The Treaty for the Prohibition of Nuclear Weapons in Latin America and the Caribbean – known as the Treaty of Tlatelolco, Mexico – was ratified by all regional countries and its purpose is to prohibit the testing, use, manufacture, acquisition or stationing of this type of weaponry in this part of the planet.
It also commits the signatory nations to use nuclear material and facilities under their jurisdiction exclusively for peaceful purposes, thus establishing Latin America as the world’s first nuclear-weapon-free zone.
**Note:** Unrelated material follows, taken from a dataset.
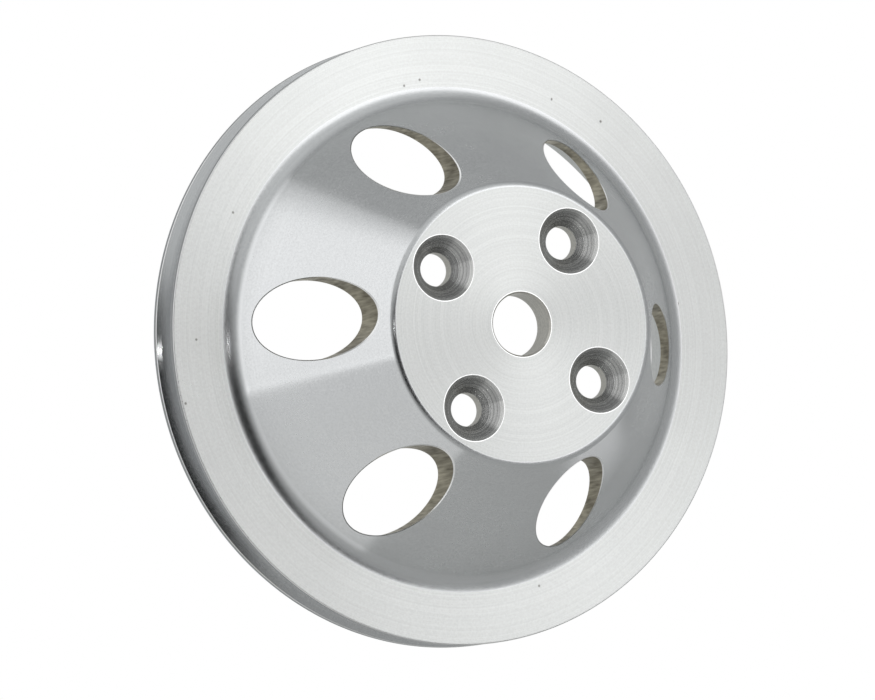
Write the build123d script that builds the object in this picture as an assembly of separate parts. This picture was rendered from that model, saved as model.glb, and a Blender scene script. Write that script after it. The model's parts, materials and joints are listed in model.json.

This was followed by the South Pacific in 1985, Southeast Asia in 1995, Africa in 1996, Central Asia in 2006 and Mongolia, which in 2000 obtained international recognition as a nuclear-weapon-free state through a UN General Assembly Resolution.
With the Treaty, according to the preamble of the document, the Latin American and Caribbean countries seek to “contribute to putting an end to the arms race, especially nuclear weapons, and to the consolidation of a peaceful world, based on the sovereign equality of States, mutual respect and good neighborliness”.
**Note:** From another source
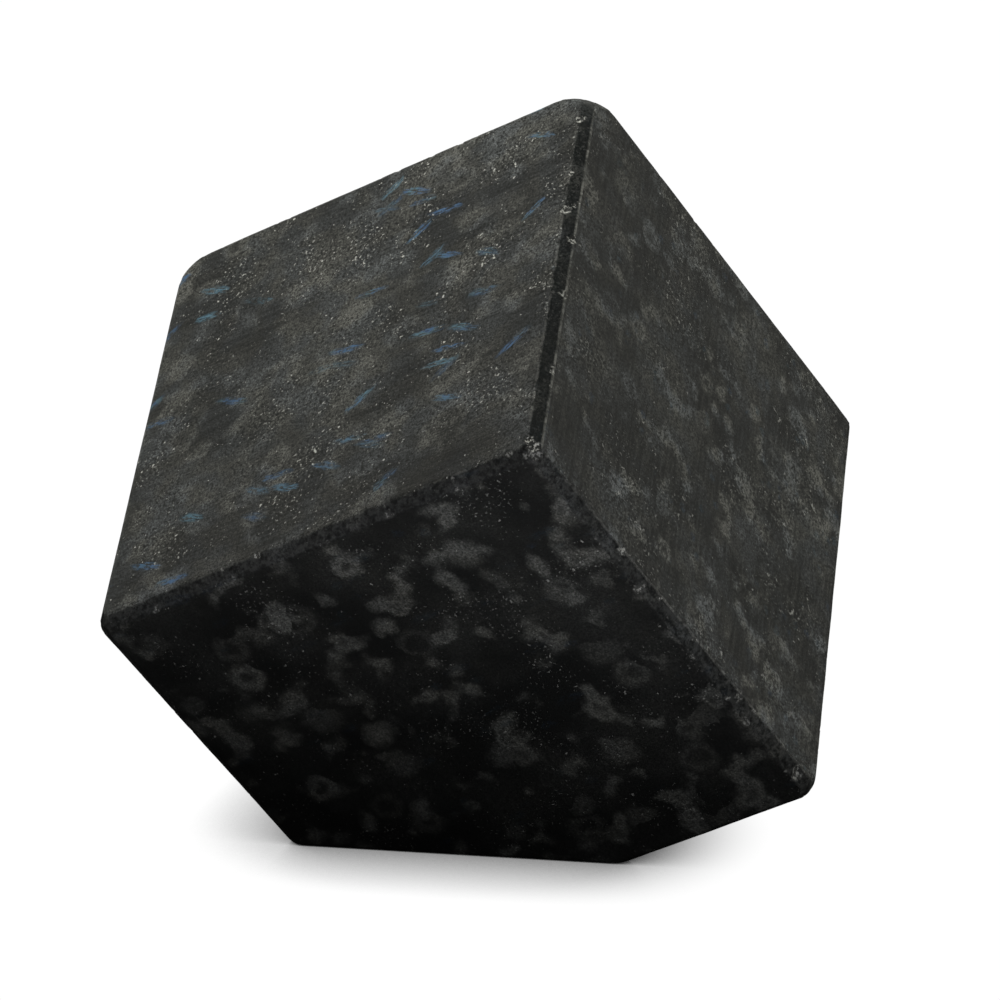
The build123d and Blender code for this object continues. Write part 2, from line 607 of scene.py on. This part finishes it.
def add_grains(g, zone, at, colour):
    """The colour with dark and bright grains on it, and how bright a grain is here."""
    gather = g.noise(at, *GATHER)
    dark = flakes(g, at, DARK_GRAINS, gather)
    colour = g.mix(g.math("MULTIPLY", dark, zone.by_face(*DARK_LEVEL)), colour, MATRIX)
    uneven = g.step(g.noise(at, 1.7), 0.35, 0.65, 0.15, 0.75)
    fine = g.math("MULTIPLY", flakes(g, at, FINE_GRAINS, gather), uneven)
    bright = g.math("MAXIMUM", fine, flakes(g, at, COARSE_GRAINS, gather))
    return g.mix(g.math("MULTIPLY", bright, zone.by_face(*SPECK_LEVEL)), colour, SPECK), bright


def add_laths(g, zone, at, colour):
    """The colour with blue and teal laths on it."""
    lath, shade = 0.0, 0.0
    for lean, share, shift in LATH_SETS:
        another, another_shade = laths(g, at, lean, share, shift)
        lath, shade = g.math("MAXIMUM", lath, another), g.math("MAXIMUM", shade, another_shade)
    lath = g.math("MULTIPLY", lath, zone.by_face(*LATH_LEVEL))
    return g.mix(lath, colour, g.mix(g.step(shade, 0.5, 1.0), STEEL_BLUE, TEAL))


def add_bevels(g, zone, at, mottle, colour):
    """The colour with darker upright bevels, ground bevels elsewhere, and lines along their arrises: paler
    ones that are rubbed stone and partly a painted highlight, and painted shade lines on the end faces.
    """
    ground = g.mix(g.step(mottle, 0.35, 0.65), MATRIX, GROUND_BEVEL)
    # the bevels that run with the block's height are given a darker colour than the others
    dark_upright = g.mix(g.step(g.noise(at, *BEVEL_SPECKLE), 0.50, 0.72), DARK_UPRIGHT_BEVEL, GROUND_BEVEL)
    worked = g.mix(g.step(zone.tilt, 0.25, 0.50), dark_upright, ground)
    colour = g.mix(g.math("MULTIPLY", zone.bevel, BEVEL_LEVEL), colour, worked)
    # lines along the arrises: paler on the broad and side faces, rubbed stone and partly a painted highlight,
    # strongest beside the upright bevels on the side faces
    upright_side = g.math("SUBTRACT", zone.upright, zone.by_broad, clamp=True)
    least, most = g.blend(upright_side, 0.0, 0.12), g.blend(upright_side, 0.22, 0.78)
    line_level = g.step(g.noise(at, *LINE_STRETCHES), 0.42, 0.64, least, most)
    # on the end faces the line takes the matrix colour: a painted shade line
    return g.mix(g.math("MULTIPLY", zone.line, line_level), colour, g.mix(zone.by_end, RUBBED_AND_HIGHLIT, MATRIX))


def add_chips(g, zone, at, fracture, colour):
    """The colour with broken stone in the chips, and pale crystals in it that are partly painted glints."""
    colour = g.mix(g.math("MULTIPLY", fracture, BROKEN_LEVEL), colour, BROKEN)
    # pale crystals in the broken stone, partly painted glints, strongest on the ridges that run with the
    # block's height
    crystals_and_glints = g.step(g.noise(at, *CHIP_GLINTS), 0.50, 0.58, 0.0, g.blend(zone.upright, 0.34, 1.0))
    return g.mix(g.math("MULTIPLY", fracture, crystals_and_glints), colour, SPECK)


def granite(block):
    """Honed dark granite: clouded matrix with a painted sheen and face-by-face painted light and shade,
    patches, blue laths, specks, rubbed arrises with painted highlight and shade lines, and broken chips with
    painted glints.
    """
    material = bpy.data.materials.new("honed_granite")
    material.use_nodes = True
    g = Graph(material.node_tree)
    at = block_vector(g, block)
    zone = zones(g, block, at)
    mottle, grain, hone = g.noise(at, *MOTTLE), g.noise(at, *GRAIN), g.drawn_out(at, *HONE)
    fracture = g.node("ShaderNodeAttribute", attribute_name="fracture").outputs["Fac"]

    colour = matrix_and_patches(g, zone, at, mottle, grain, hone)
    colour, bright = add_grains(g, zone, at, colour)
    colour = add_laths(g, zone, at, colour)
    colour = add_bevels(g, zone, at, mottle, colour)
    colour = add_chips(g, zone, at, fracture, colour)

    gloss = g.blend(zone.bevel, g.step(mottle, 0.2, 0.8, *HONED_GLOSS), BEVEL_GLOSS)
    gloss = g.blend(fracture, gloss, BROKEN_GLOSS)
    relief = g.math("ADD", g.math("MULTIPLY", grain, 0.5), g.math("MULTIPLY", hone, 0.5))
    bump = g.node("ShaderNodeBump")
    bump.inputs["Strength"].default_value = BUMP_STRENGTH
    bump.inputs["Distance"].default_value = BUMP_HEIGHT
    g.put(bump.inputs["Height"], g.math("SUBTRACT", relief, bright))

    surface = g.node("ShaderNodeBsdfPrincipled")
    g.put(surface.inputs["Base Color"], colour)
    g.put(surface.inputs["Roughness"], gloss)
    surface.inputs["IOR"].default_value = IOR
    surface.inputs["Specular Tint"].default_value = SPECULAR_TINT
    g.put(surface.inputs["Normal"], bump.outputs[0])
    out = g.node("ShaderNodeOutputMaterial")
    g.put(out.inputs["Surface"], surface.outputs[0])
    return material


# ---------------------------------------------------------------- studio

# Floor, in metres: half its width, how near the stone has to be to shade it, and from how far off the foot's
# centre to how near the shade deepens
FLOOR_HALF = 3.0
CONTACT_REACH = 0.028
CONTACT_FADE = (0.068, 0.042)
COVER_START, COVER_GAIN = 1.22, 1.6
FLOOR_WHITE = 1.02
FLOOR_DARK = (0.01, 0.01, 0.01, 1.0)

# Surroundings: height and front, each as (from, to, light there, light there)
BACKDROP_WHITE = 1.05
OVERHEAD = (0.15, 0.85, 0.27, 0.07)
FRONT = (-0.40, 0.35, 0.0, 1.0)
WARM_WHITE = (1.0, 1.0, 0.93, 1.0)
PLAIN_WHITE = (1.0, 1.0, 1.0, 1.0)

# Camera: degrees, metres and millimetres
VIEW_ELEVATION = 19.81
VIEW_ROLL = 0.83
VIEW_DISTANCE = 1.0876
LENS = 201.9
SENSOR = 36.0
AIM_FROM_BOX_CENTRE = (0.0021, 0.0, -0.0075)

# Lamps: name, size, power in watts, place, target, tint, spread in degrees
NEUTRAL, COOL = (1.0, 1.0, 1.0), (0.96, 0.97, 1.06)
ROOM_LAMPS = (
    ("overhead", (0.25, 0.25), 0.72, (-0.05, 0.08, 0.30), (0.0, 0.0, 0.05), NEUTRAL, 180),
    ("right_side", (0.30, 0.30), 0.64, (0.50, -0.06, 0.24), (0.04, 0.0, 0.07), NEUTRAL, 180),
)
STONE_LAMPS = (
    ("front_fill", (0.22, 0.02), 0.036, (-0.018, -0.138, 0.076), (-0.018, -0.06, 0.082), COOL, 100),
    ("front_right_fill", (0.08, 0.02), 0.0048, (0.062, -0.130, 0.024), (0.062, -0.03, 0.040), COOL, 100),
    ("right_fill", (0.16, 0.03), 0.08, (0.20, 0.03, 0.05), (0.03, 0.01, 0.06), NEUTRAL, 180),
    ("left_fill", (0.16, 0.03), 0.10, (-0.20, 0.06, 0.05), (-0.03, 0.01, 0.06), NEUTRAL, 180),
    ("rear_fill", (0.20, 0.03), 0.10, (0.0, 0.22, 0.05), (0.0, 0.03, 0.06), NEUTRAL, 180),
)


def floor():
    """A pale floor: plain white to the camera except close to the stone, and dark to all other rays."""
    half = FLOOR_HALF
    mesh = bpy.data.meshes.new("floor")
    corners = [(-half, -half, 0), (half, -half, 0), (half, half, 0), (-half, half, 0)]
    mesh.from_pydata(corners, [], [(0, 1, 2, 3)])
    material = bpy.data.materials.new("pale_floor")
    material.use_nodes = True
    g = Graph(material.node_tree)
    seen = g.node("ShaderNodeLightPath").outputs["Is Camera Ray"]
    open_sky = g.node("ShaderNodeAmbientOcclusion")
    open_sky.inputs["Distance"].default_value = CONTACT_REACH
    clear = g.math("MULTIPLY", open_sky.outputs["AO"], COVER_GAIN)
    covered = g.math("SUBTRACT", COVER_START, clear, clamp=True)
    from_foot = g.node("ShaderNodeVectorMath", operation="LENGTH")
    g.put(from_foot.inputs[0], g.node("ShaderNodeTexCoord").outputs["Object"])
    shade = g.math("MULTIPLY", covered, g.step(from_foot.outputs["Value"], *CONTACT_FADE))
    lit = g.node("ShaderNodeEmission")
    g.put(lit.inputs["Strength"], g.math("SUBTRACT", FLOOR_WHITE, shade))
    dark = g.node("ShaderNodeBsdfDiffuse")
    dark.inputs["Color"].default_value = FLOOR_DARK
    either = g.node("ShaderNodeMixShader")
    g.put(either.inputs[0], seen)
    g.put(either.inputs[1], dark.outputs[0])
    g.put(either.inputs[2], lit.outputs[0])
    out = g.node("ShaderNodeOutputMaterial")
    g.put(out.inputs["Surface"], either.outputs[0])
    mesh.materials.append(material)
    piece = bpy.data.objects.new("floor", mesh)
    bpy.context.scene.collection.objects.link(piece)


def surroundings():
    """Plain white to the camera, and to the stone a soft band of light, dimmer overhead and dark in front."""
    world = bpy.data.worlds.new("studio")
    bpy.context.scene.world = world
    world.use_nodes = True
    g = Graph(world.node_tree)
    seen = g.node("ShaderNodeLightPath").outputs["Is Camera Ray"]
    parts = g.node("ShaderNodeSeparateXYZ")
    g.put(parts.inputs[0], g.node("ShaderNodeTexCoord").outputs["Generated"])
    glow = g.math("MULTIPLY", g.step(parts.outputs[2], *OVERHEAD), g.step(parts.outputs[1], *FRONT))
    light = g.node("ShaderNodeBackground")
    g.put(light.inputs["Color"], g.mix(seen, WARM_WHITE, PLAIN_WHITE))
    g.put(light.inputs["Strength"], g.blend(seen, glow, BACKDROP_WHITE))
    out = g.node("ShaderNodeOutputWorld")
    g.put(out.inputs["Surface"], light.outputs[0])


def lamp(name, size, power, place, target, tint, spread, only=None):
    """A soft oblong lamp that isn't mirrored in the stone; only limits it to one piece."""
    data = bpy.data.lights.new(name, "AREA")
    data.shape = "RECTANGLE"
    data.size, data.size_y = size
    data.energy = power
    data.color = tint
    data.spread = math.radians(spread)
    made = bpy.data.objects.new(name, data)
    made.location = place
    made.rotation_euler = (Vector(target) - Vector(place)).to_track_quat("-Z", "Y").to_euler()
    made.visible_glossy = False
    made.visible_camera = False
    bpy.context.scene.collection.objects.link(made)
    if only:
        lit = bpy.data.collections.new(name + "_lit")
        lit.objects.link(only)
        made.light_linking.receiver_collection = lit


def camera():
    """The photograph's point of view."""
    low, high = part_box(NODE)
    aim = (low + high) / 2 + Vector(AIM_FROM_BOX_CENTRE)
    data = bpy.data.cameras.new("camera")
    data.lens = LENS
    data.sensor_width = SENSOR
    made = bpy.data.objects.new("camera", data)
    rise = math.radians(VIEW_ELEVATION)
    away = Vector((0.0, -math.cos(rise), math.sin(rise)))
    made.location = aim + away * VIEW_DISTANCE
    look = (-away).to_track_quat("-Z", "Y").to_matrix()
    roll = Matrix.Rotation(math.radians(VIEW_ROLL), 3, "Z")
    made.rotation_euler = (look @ roll).to_euler()
    bpy.context.scene.collection.objects.link(made)
    bpy.context.scene.camera = made


# ---------------------------------------------------------------- the scene

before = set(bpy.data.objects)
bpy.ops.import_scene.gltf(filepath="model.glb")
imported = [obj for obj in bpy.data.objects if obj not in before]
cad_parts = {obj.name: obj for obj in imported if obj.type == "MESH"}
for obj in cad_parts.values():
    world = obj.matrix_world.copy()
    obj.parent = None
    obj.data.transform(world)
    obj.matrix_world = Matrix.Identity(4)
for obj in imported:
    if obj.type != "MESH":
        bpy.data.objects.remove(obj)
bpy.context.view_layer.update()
cad_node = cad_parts[NODE]
block = Block(cad_node.data)

granite_block = stone(cad_node, block)
granite_block.data.materials.append(granite(block))
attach(granite_block, "root")
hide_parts(NODE)

floor()
surroundings()
for settings in ROOM_LAMPS:
    lamp(*settings)
for settings in STONE_LAMPS:
    lamp(*settings, only=granite_block)
camera()
bpy.context.scene.view_settings.view_transform = "Standard"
However, the danger of a repetition of events such as the bombing by the United States of the Japanese cities of Hiroshima and Nagasaki at the end of World War II remains latent, because humanity continues to be threatened by the existence of more than 13,000 weapons of this type in the hands of a few countries.
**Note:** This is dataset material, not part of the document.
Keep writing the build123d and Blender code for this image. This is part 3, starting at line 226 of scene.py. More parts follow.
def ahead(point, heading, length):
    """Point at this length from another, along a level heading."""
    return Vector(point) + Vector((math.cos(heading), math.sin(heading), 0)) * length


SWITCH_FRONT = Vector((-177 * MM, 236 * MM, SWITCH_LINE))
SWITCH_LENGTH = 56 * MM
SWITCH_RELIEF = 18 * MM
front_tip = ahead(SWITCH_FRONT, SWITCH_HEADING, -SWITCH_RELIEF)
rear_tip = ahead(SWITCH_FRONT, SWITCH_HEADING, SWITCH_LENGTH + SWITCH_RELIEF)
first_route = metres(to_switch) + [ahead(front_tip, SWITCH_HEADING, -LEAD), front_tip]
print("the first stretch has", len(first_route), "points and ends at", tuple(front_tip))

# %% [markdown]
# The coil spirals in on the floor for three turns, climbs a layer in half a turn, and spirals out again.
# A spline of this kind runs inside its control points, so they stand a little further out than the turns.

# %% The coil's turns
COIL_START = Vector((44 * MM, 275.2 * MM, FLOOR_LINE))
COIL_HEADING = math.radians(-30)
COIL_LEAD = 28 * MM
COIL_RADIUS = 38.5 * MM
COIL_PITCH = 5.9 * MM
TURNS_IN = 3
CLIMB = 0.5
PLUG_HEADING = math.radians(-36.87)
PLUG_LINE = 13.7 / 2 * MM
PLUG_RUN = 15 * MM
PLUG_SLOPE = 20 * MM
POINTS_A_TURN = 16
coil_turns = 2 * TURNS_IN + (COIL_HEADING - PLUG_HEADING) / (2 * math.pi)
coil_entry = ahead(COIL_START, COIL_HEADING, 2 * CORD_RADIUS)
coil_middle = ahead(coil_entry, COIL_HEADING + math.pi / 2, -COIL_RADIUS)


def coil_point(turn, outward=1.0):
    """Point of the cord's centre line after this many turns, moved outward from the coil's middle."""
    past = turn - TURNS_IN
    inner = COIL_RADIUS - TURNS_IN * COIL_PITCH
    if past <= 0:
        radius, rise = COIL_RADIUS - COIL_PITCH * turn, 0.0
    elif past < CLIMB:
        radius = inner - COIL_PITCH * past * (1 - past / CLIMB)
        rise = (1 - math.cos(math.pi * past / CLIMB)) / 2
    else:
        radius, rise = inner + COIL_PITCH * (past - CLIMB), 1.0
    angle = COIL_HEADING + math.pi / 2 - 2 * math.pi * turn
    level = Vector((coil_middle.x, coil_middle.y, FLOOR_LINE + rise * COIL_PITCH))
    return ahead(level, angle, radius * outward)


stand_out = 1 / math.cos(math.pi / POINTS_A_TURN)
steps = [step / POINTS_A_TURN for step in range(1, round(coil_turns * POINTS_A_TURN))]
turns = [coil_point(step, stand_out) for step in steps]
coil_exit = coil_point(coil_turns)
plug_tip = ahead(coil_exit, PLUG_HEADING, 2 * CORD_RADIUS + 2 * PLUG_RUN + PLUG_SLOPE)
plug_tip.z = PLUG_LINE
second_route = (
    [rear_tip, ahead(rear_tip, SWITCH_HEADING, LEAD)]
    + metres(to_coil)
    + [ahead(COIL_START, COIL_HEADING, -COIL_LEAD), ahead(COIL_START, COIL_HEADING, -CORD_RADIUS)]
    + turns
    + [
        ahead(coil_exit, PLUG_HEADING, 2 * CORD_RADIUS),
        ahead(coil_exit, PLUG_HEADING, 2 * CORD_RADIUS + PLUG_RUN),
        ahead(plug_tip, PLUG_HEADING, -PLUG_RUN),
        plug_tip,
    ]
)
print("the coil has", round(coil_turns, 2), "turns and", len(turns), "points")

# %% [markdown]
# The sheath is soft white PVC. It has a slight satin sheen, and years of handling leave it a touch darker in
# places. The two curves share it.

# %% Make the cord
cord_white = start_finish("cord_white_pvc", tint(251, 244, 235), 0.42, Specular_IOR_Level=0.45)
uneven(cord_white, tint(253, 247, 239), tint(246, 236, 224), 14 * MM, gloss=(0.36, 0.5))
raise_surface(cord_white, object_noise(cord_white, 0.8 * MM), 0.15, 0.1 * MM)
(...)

Cuba concretely expresses its commitment to world peace and to the implementation of the Treaty of Tlatelolco and nuclear disarmament, under strict international control and in accordance with the principles of irreversibility, verification and transparency.
But at the same time it insists that the only guarantee against the threat of the use of nuclear weapons is their total elimination and in this regard the Treaty of Tlatelolco continues to be a legal and political reference for the world.